# Given instruction
The lines to return are those from the one containing "build_panes()" down to the one containing "return min(places), max(places)", inclusive; return them exactly and nothing else.
# # # #
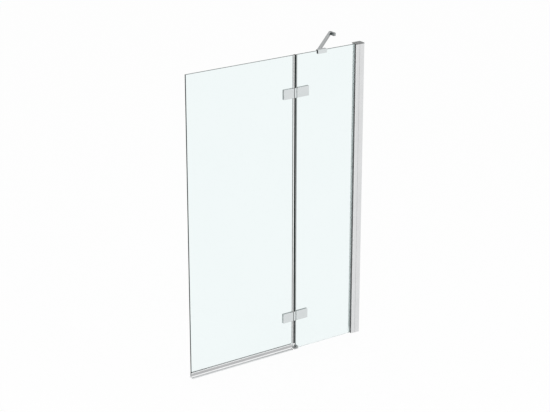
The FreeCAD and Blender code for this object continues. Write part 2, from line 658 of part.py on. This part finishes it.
def brace_wall_bracket():
    """Housing on the arm's end, hollow towards the wall, where it slips over the wall plate."""
    y0, y1 = bracket_ends()
    bracket = box(-BRACKET_THICKNESS, 0, y0, y1, BRACE_BOTTOM, BRACE_TOP)
    rim = [e for e in bracket.Edges if abs(e.CenterOfMass.x + BRACKET_THICKNESS) < SAME_PLACE]
    bracket = bracket.makeFillet(ARM_EDGE, rim)
    wall = BRACKET_WALL
    hollow = box(BRACKET_FACE - BRACKET_THICKNESS, 0, y0 + wall, y1 - wall,
                 BRACE_BOTTOM + wall, BRACE_TOP - wall)
    bracket = bracket.cut(hollow).cut(joint_countersink(1))
    return bracket.cut(rod(BRACKET_GRUB_RADIUS, bracket_grub_place(), V(0, 0, 1), wall))


def brace_wall_plate():
    """Plate screwed to the wall inside the bracket housing."""
    y0, y1 = bracket_ends()
    edge = BRACKET_WALL + WALL_PLATE_CLEARANCE
    plate = box(-WALL_PLATE_THICKNESS, 0, y0 + edge, y1 - edge, BRACE_BOTTOM + edge, BRACE_TOP - edge)
    middle = (BRACE_TOP + BRACE_BOTTOM) / 2
    mouth = V(-WALL_PLATE_THICKNESS, y0 + WALL_PLATE_HOLE_INSET, middle)
    return plate.cut(countersink(mouth, V(1, 0, 0), WALL_PLATE_HOLE, WALL_PLATE_SINK,
                                 WALL_PLATE_SINK_DEPTH, WALL_PLATE_THICKNESS))


def brace_bracket_grub():
    """Grub screw in the underside of the housing that bears on the wall plate."""
    length = BRACKET_WALL + WALL_PLATE_CLEARANCE
    return rod(BRACKET_GRUB_RADIUS, bracket_grub_place(), V(0, 0, 1), length)


def build_brace():
    save("brace_arm", brace_arm())
    save("brace_clamp", brace_clamp())
    save("brace_clamp_liner", brace_liner())
    save("brace_grub_screws", brace_grub_screws())
    save("brace_joint_screws", brace_joint_screws())
    save("brace_wall_bracket", brace_wall_bracket())
    save("brace_wall_plate", brace_wall_plate())
    save("brace_bracket_grub", brace_bracket_grub())


def main():
    os.makedirs("parts", exist_ok=True)
    build_panes()
    for name, centre_z in HINGE_CENTRES.items():
        build_hinge(name, centre_z)
    build_wall_profile()
    build_bottom()
    build_brace()


main()
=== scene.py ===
import json
import math

import bpy
from mathutils import Matrix, Vector


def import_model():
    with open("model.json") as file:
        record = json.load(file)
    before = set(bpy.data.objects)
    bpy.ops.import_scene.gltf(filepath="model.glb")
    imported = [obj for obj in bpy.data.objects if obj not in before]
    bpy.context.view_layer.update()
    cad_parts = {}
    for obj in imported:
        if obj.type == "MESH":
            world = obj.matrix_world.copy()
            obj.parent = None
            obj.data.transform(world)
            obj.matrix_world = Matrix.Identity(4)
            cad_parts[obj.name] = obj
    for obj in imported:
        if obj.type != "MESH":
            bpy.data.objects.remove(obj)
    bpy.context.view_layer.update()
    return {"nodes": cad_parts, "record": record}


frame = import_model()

nodes = frame["nodes"]
AXIS_X = frame["record"]["behaviour"]["joints"][0]["pos_m"][0]


def reach_x(name):
    """The least and the greatest X of a CAD piece."""
    places = [corner[0] for corner in nodes[name].bound_box]
    return min(places), max(places)


# ---- node helpers -------------------------------------------------------------------
def start_material(name, **values):
    """A Principled material; values are constants for the shader's own sockets."""
    mat = bpy.data.materials.new(name)
    mat.use_nodes = True
    shader = mat.node_tree.nodes["Principled BSDF"]
    for key, value in values.items():
        shader.inputs[key.replace("_", " ")].default_value = value
    return mat, mat.node_tree, shader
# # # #
# Answer for the task
    build_panes()
    for name, centre_z in HINGE_CENTRES.items():
        build_hinge(name, centre_z)
    build_wall_profile()
    build_bottom()
    build_brace()


main()
=== scene.py ===
import json
import math

import bpy
from mathutils import Matrix, Vector


def import_model():
    with open("model.json") as file:
        record = json.load(file)
    before = set(bpy.data.objects)
    bpy.ops.import_scene.gltf(filepath="model.glb")
    imported = [obj for obj in bpy.data.objects if obj not in before]
    bpy.context.view_layer.update()
    cad_parts = {}
    for obj in imported:
        if obj.type == "MESH":
            world = obj.matrix_world.copy()
            obj.parent = None
            obj.data.transform(world)
            obj.matrix_world = Matrix.Identity(4)
            cad_parts[obj.name] = obj
    for obj in imported:
        if obj.type != "MESH":
            bpy.data.objects.remove(obj)
    bpy.context.view_layer.update()
    return {"nodes": cad_parts, "record": record}


frame = import_model()

nodes = frame["nodes"]
AXIS_X = frame["record"]["behaviour"]["joints"][0]["pos_m"][0]


def reach_x(name):
    """The least and the greatest X of a CAD piece."""
    places = [corner[0] for corner in nodes[name].bound_box]
    return min(places), max(places)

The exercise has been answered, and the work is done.